Meeting with the Minister – Part I

Posted on December 8, 2011 by


We had another meeting with the Minister this week – very similar to the one last May – at the Sheraton Metekhi Palace. I have a lot of details to cover so I apologize in advance for the length of this post.

Minister Shashkin opened the meeting, as usual, by praising TLG – stating that English opens doors, and pointing out that 75% of Georgian students choose English as their language to test in for the national curriculum. I remember hearing a similar figure at the last meeting and I wonder if this is the same number as last year or if it has been updated since TLG has been in operation. The Minister also told us that the teachers he has spoken to tell him that they have improved their English through communication with TLGVs and that they have learned new methodologies since TLG began.

Another hallmark of the success of TLG is that the MES is now creating a program, on the model of TLG, to send Georgian teachers to Ajara, Samtskhe-Javakheti, and Kvemo Kartli to teach Georgian to Azeris, Armenians, and other ethnic minorities who may be disadvantaged in Georgia due to not knowing Georgian. The Minister stated that 200 – 250 teachers would go this year and by next year there would be 500 teachers in the program. (There is also a separate initiative within TLG about sending Georgian English teachers to these regions, which I will discuss later).
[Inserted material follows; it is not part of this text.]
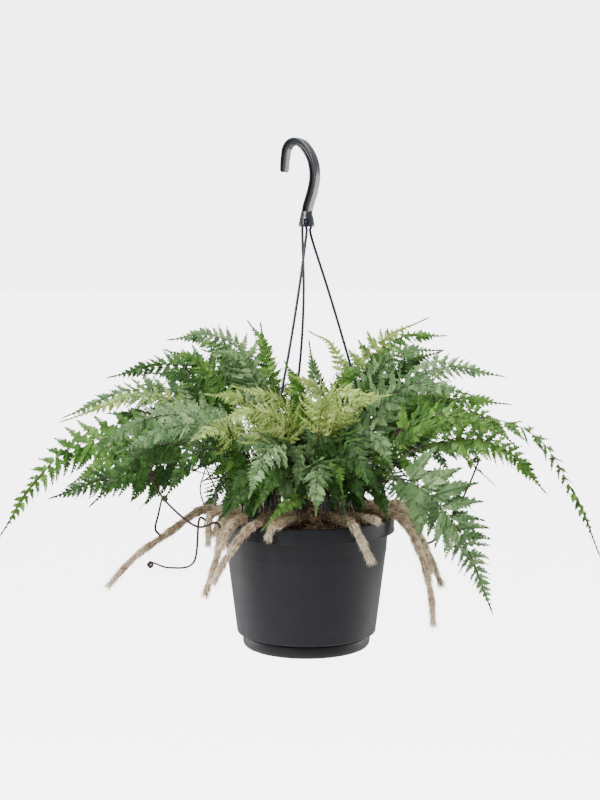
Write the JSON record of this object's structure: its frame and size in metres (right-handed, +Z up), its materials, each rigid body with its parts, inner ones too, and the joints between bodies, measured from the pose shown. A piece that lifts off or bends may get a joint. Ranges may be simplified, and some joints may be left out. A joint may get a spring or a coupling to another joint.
{
  "type": "hanging potted fern",
  "caption": "Hare's-foot fern in an anthracite plastic hanging pot, with furry rhizomes creeping over the rim, lacy arching fronds, moulded hook and hanger strands.",
  "frame": {"origin": "the seat under the arch of the hook, where a rail or ceiling hook carries the pot", "axes": "+Z up, -Y to the front of the plant, +X to its right"},
  "size_m": [0.6463, 0.4274, 0.5457],
  "materials": {
    "pot_plastic": "matte anthracite, lightly grained",
    "saucer_plastic": "matte anthracite",
    "hanger_plastic": "semi-gloss charcoal",
    "potting_mix": "dark peat with bark chips and fibres",
    "rhizome_fur": "tan furry scales",
    "crozier_stalk": "dark brown, slightly shiny stalk",
    "frond_mid": "mid-green leaf",
    "frond_blue": "blue-green leaf",
    "frond_dark": "dark green leaf",
    "frond_young": "young yellow-green leaf"
  },
  "bodies": {
    "root": {"crozier_left_hanging": "crozier_stalk", "crozier_left_tall": "crozier_stalk", "crozier_left_upright": "crozier_stalk", "crozier_right_tall": "crozier_stalk", "crozier_right_upright": "crozier_stalk", "drip_saucer": "saucer_plastic", "frond_back_left_long": "frond_dark", "frond_back_left_top": "frond_mid", "frond_back_long": "frond_mid", "frond_back_right_long": "frond_blue", "frond_centre_young_left": "frond_young", "frond_centre_young_low": "frond_young", "frond_centre_young_right": "frond_young", "frond_front_dark": "frond_dark", "frond_front_grey": "frond_blue", "frond_front_hanging": "frond_blue", "frond_front_leaf": "frond_mid", "frond_front_small": "frond_dark", "frond_left_back": "frond_blue", "frond_left_blue": "frond_blue", "frond_left_high": "frond_dark", "frond_left_high_back": "frond_mid", "frond_left_long": "frond_mid", "frond_left_low": "frond_dark", "frond_left_top": "frond_blue", "frond_middle_back_light": "frond_young", "frond_middle_top": "frond_mid", "frond_middle_upright": "frond_mid", "frond_right_back_top": "frond_mid", "frond_right_blue": "frond_blue", "frond_right_dark": "frond_dark", "frond_right_drooping": "frond_mid", "frond_right_front": "frond_blue", "frond_right_low": "frond_mid", "frond_right_rising": "frond_young", "hanger_hook": "hanger_plastic", "hanger_strand_1": "hanger_plastic", "hanger_strand_2": "hanger_plastic", "hanger_strand_3": "hanger_plastic", "pot": "pot_plastic", "potting_mix": "potting_mix", "rhizome_back": "rhizome_fur", "rhizome_back_left": "rhizome_fur", "rhizome_back_right": "rhizome_fur", "rhizome_front_inner": "rhizome_fur", "rhizome_front_left_long": "rhizome_fur", "rhizome_front_left_short": "rhizome_fur", "rhizome_front_right": "rhizome_fur", "rhizome_left_long": "rhizome_fur", "rhizome_left_short": "rhizome_fur", "rhizome_right_back": "rhizome_fur", "rhizome_right_long": "rhizome_fur", "rhizome_right_mid": "rhizome_fur", "rhizome_right_stub": "rhizome_fur"}
  },
  "joints": []
}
The Minister discussed some plans for the future: the arrival of books for grades 7-12 next year, as well as a plan for TLGVs to offer English classes to adults in some regional cities (Poti, Gori, etc) this summer. Before taking questions, the Minister reiterated that our purpose was not to be expert grammar teachers, but to talk to and communicate with Georgian teachers and students.

During the Q&A session, I asked the Minister about the teacher certification process and the salary increases. This got me a bunch of numbers which I am more than happy to share.
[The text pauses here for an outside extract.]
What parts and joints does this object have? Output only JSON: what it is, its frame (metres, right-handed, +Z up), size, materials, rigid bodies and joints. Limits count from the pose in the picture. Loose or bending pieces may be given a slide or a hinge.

First, there are currently about 60,000 teachers in Georgia teaching 600,000 students. Of these teachers, 6,000 currently have teacher certification (certification based on an exam, offered in July, that covers teaching methodologies, classroom management, and other teaching skills) and have received salary raises of 75 lari/month. Teachers who passed English, Computer, and/or Laboratory exams (offered in April) received additional salary increases (I believe up to 200 lari more). About 300 teachers were awarded a raise to 1000 lari/month for outstanding performance in their certification process, and some teachers are now making 2000 lari/month (although I do not know how many or what they did to achieve this salary).

The Minister stated that by 2014, 35 – 40,000 teachers should be certified, and certifications will become mandatory so that teachers who refuse to, or are unable to, get certified will be let go (the Minister mentioned that these teachers might choose to retire rather than learn new methods; these teachers will still collect their pension.) The Minister addressed the downsides of this policy, pointing out that the current teacher:student ratio was higher than in the US and Western Europe and that the school system would function very well even with a reduction in teaching staff; and arguing that tying teacher salary to a certification process may be hard on some teachers but is ultimately more fair than tying teacher salary to student test scores, as some programs in the US have begun to do.
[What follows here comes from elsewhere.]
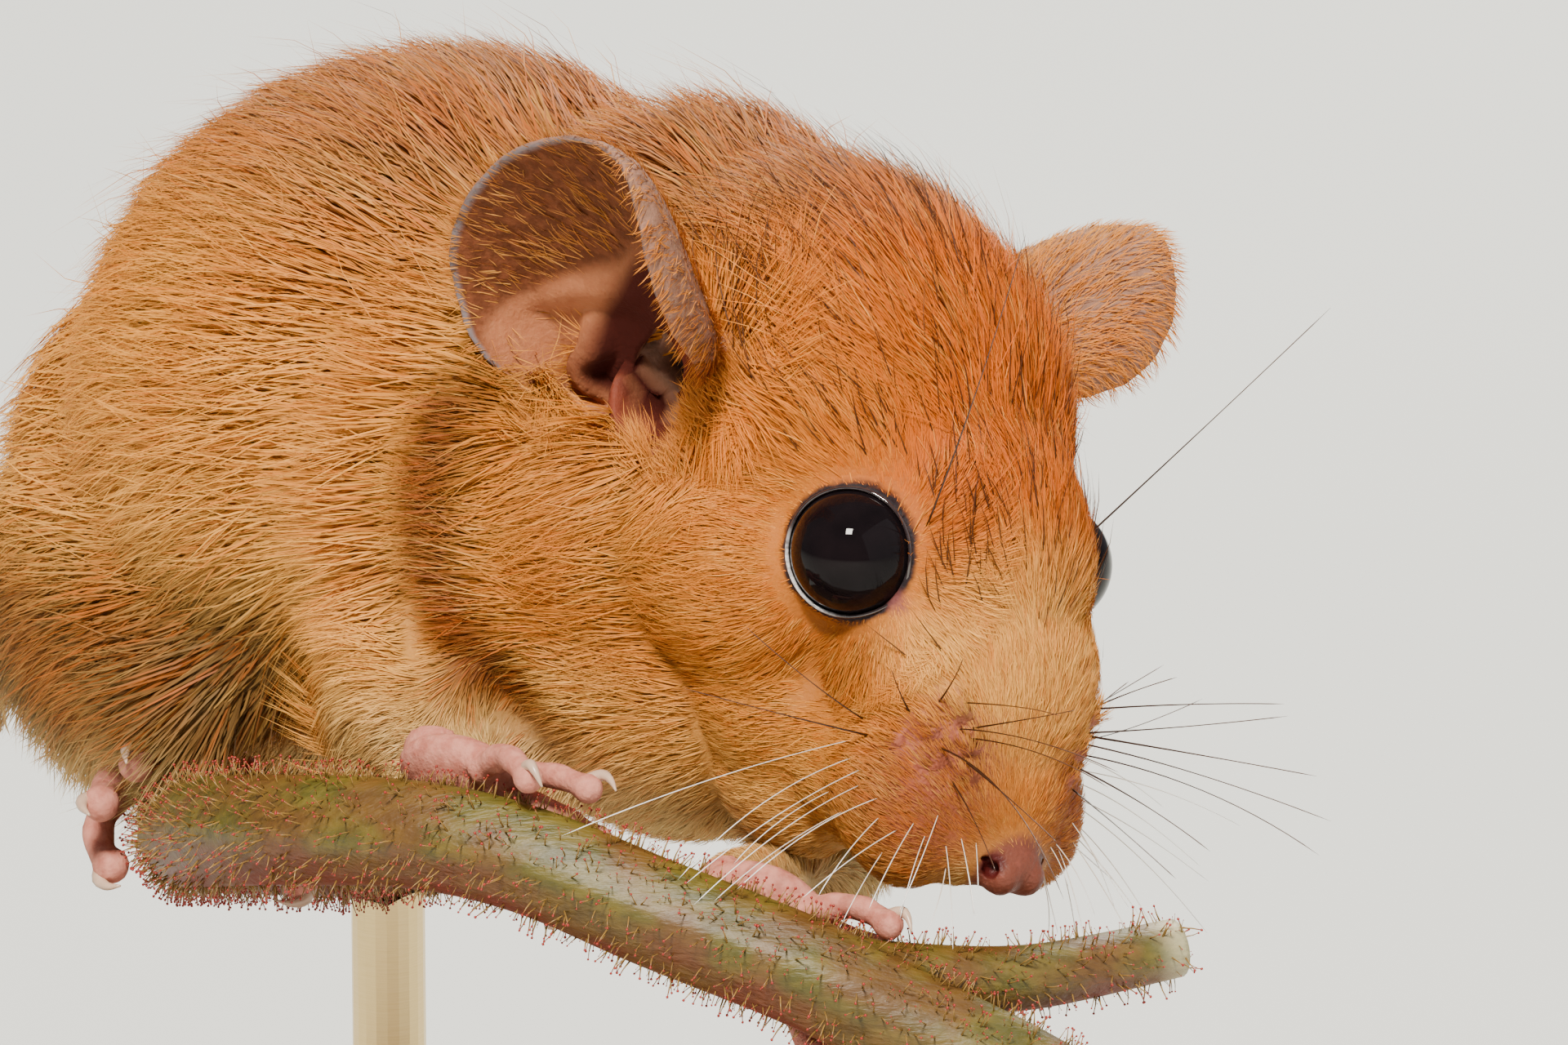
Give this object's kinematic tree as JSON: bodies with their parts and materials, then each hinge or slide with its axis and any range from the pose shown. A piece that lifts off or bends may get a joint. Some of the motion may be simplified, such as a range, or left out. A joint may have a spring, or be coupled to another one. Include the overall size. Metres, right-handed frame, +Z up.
{
  "type": "hazel dormouse display model",
  "caption": "Still, life-size model of a hazel dormouse gripping a cut length of bramble stem, held on two short rods over a round flat base.",
  "frame": {"origin": "centre of the underside of the round stand base", "axes": "+Z up; +X to the right and +Y away as seen from the picture's side"},
  "size_m": [0.1034, 0.08, 0.0702],
  "materials": {
    "coat": "soft ginger fur",
    "ear": "thin bare skin with fine hair",
    "eye": "polished black glass",
    "paw": "soft bare pink skin",
    "stem": "green bark with fine red hairs",
    "wood": "satin varnish",
    "rod": "brushed"
  },
  "bodies": {
    "root": {"head": "coat", "neck": "coat", "torso": "coat", "ear_right": "ear", "ear_left": "ear", "eye_right": "eye", "eye_left": "eye", "foreleg_right": "coat", "foreleg_left": "coat", "forepaw_right": "paw", "forepaw_left": "paw", "hindleg_right": "coat", "hindleg_left": "coat", "hindfoot_right": "paw", "hindfoot_left": "paw", "tail_base": "coat", "tail_middle": "coat", "tail_tip": "coat", "perch_stem": "stem", "stand_base": "wood", "stand_rod_1": "rod", "stand_rod_2": "rod"}
  },
  "joints": []
}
In response to another question – about social promotion and grade inflation – the Minister said that after the National Exams last year, 200 school directors were replaced because their students performed so poorly. After this, some directors chose to impose standardized tests at every grade level to prevent students from progressing to the 12th grade with no knowledge of their subjects.

The Minister told us that only 6% of parents are involved in their children’s schooling process and that as a result, many reform programs simply don’t work. He said that in particular, programs aimed at inclusive education were unsuccessful because parents of children with disabilities prefer to keep their children at home rather than send them to a public school. Of 10,000 students with special needs, only 1,000 are in the school system. Also, programs to build boarding schools to give quality education to students in remote mountain areas failed because parents would not send their children away – partially because the students help out with chores around the house, including the subsistence-level agriculture many Georgian families engage in.

Finally, someone asked how long TLG would be around. The Minister told us that the program was budgeted until 2014 and reassured us that pro-TLG politicians would remain in power throughout the next election cycle.

Before he left, the Minister pointed out a difference between this meeting and the meetings last year – last year, questions were overwhelmingly about logistics; this year, they were more about issues of education. This means that TLG has become much better at its mandate – handling the logistics of having hundreds of foreign volunteers spread throughout Georgia – than it was last year, and the volunteers can now turn our efforts to our mission here.